Ein wirklich toller Bericht, der mich anspricht, mitnimmt, amüsiert und den ich gern mehrfach gelesen habe! Sie haben eine wundervolle Art zu schreiben, den Leser in Ihren Bann zu ziehen und teilhaben zu lassen. Die Museumsinsel ist ein gut gewählter Ort für das Duell, Sie selbst beschreiben ja die Vielfältigkeit der sich eröffnenden Szenerien, die Sie immer wieder vor neue fotografische Herausforderungen stellt. Auch ich war dort sehr gefesselt vom Zusammenspiel aus Architektur, Kunst und Natur. An viele der hier gezeigten Perspektiven kann ich mich, rückblickend auf meinen eigenen Besuch dort vor Jahren, noch gut erinnern. Ich fühlte mich seinerzeit auch ziemlich gefordert, um es milde auszudrücken ;-)
Ich kann mich bezüglich der Fotografien meinen Vor-Schreibern nur anschließen, Sie haben ein gutes Auge und Gespür für Motive und Perspektiven. Aber ich finde auch, dass Sie eine wahre Wortkünstlerin sind. In diesem Sinne freue ich mich auf weitere Beiträge von Ihnen und verbleibe mit einem
Herzensgruß,
Maike Lehmann
Lieber Peter,
hiermit fordere ich zum Duell auf, Hirschbrunft, freie Wildbahn im Süden von Ungarn, September 2021…!!!!

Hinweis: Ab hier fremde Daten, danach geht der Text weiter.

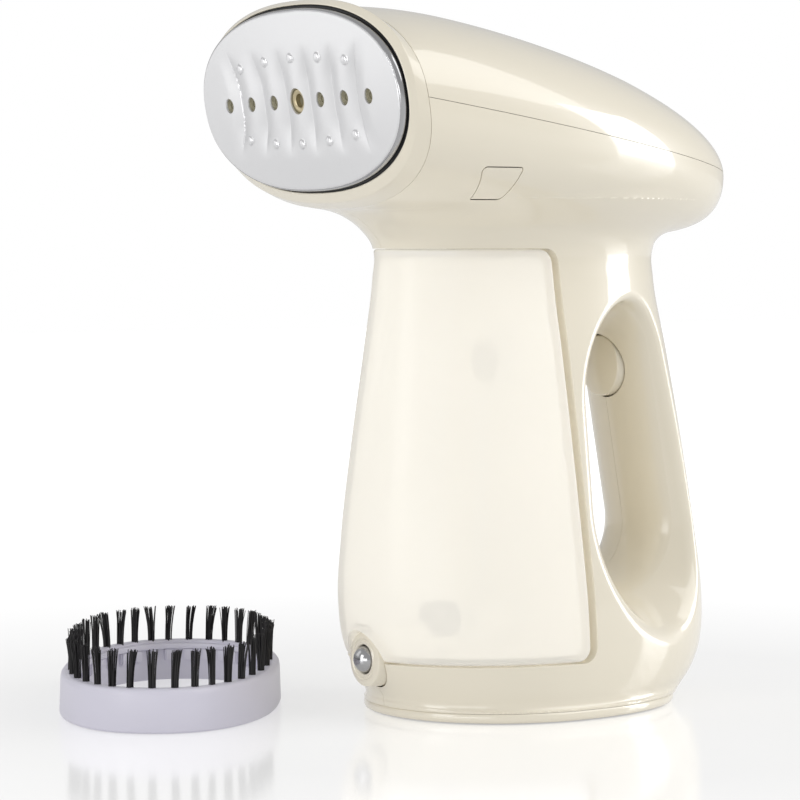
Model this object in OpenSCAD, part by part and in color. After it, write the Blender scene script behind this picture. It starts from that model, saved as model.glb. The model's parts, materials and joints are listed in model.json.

Tiere und dann Rotwild, in freier Wildbahn zu fotografieren, ist eine ganz eigene Art der Entspannung, denn wenn so ein mächtiger Rothirsch, laut röhrend in ca. 15-50 Meter aus dem Nichts vor dir auftaucht, du selber völlig getarnt in deinem Versteck wartest und ich spreche nicht von einem Tarnzelt sondern von Körpertarnung komplett, dann durchströmt dein gesamter Körper innerhalb von Millisekunden eine Spannung die an Eindrücken wie, Konzentration, Anspannung und innere Schönheit/Zufriedenheit sowie einem irren Glücksmoment kaum zu überbieten ist…..so erlebe ich es Jahr für Jahr…:-))))))
Ach so, der Gewinner ist nicht der mit dem “besten Foto” der Gewinner ist derjenige wo das frei lebende Tier dich in keiner weise mitbekommt, dass ist die große “Kunst” frei lebende Tiere zu fotografieren !!!!!…für mich..
Ich freue mich schon irre darauf, dich bald zu treffen und wieder so so viel von dir zu lernen…Du bist ein total KLASSE Typ !!!!!!
Halt Dich grade … bis bald…beste Grüße Frank..
Lieber Frank,
Die Komplimente kann ich nur zurückgeben. Vielen Dank für die Einladung und ich freue mich darauf.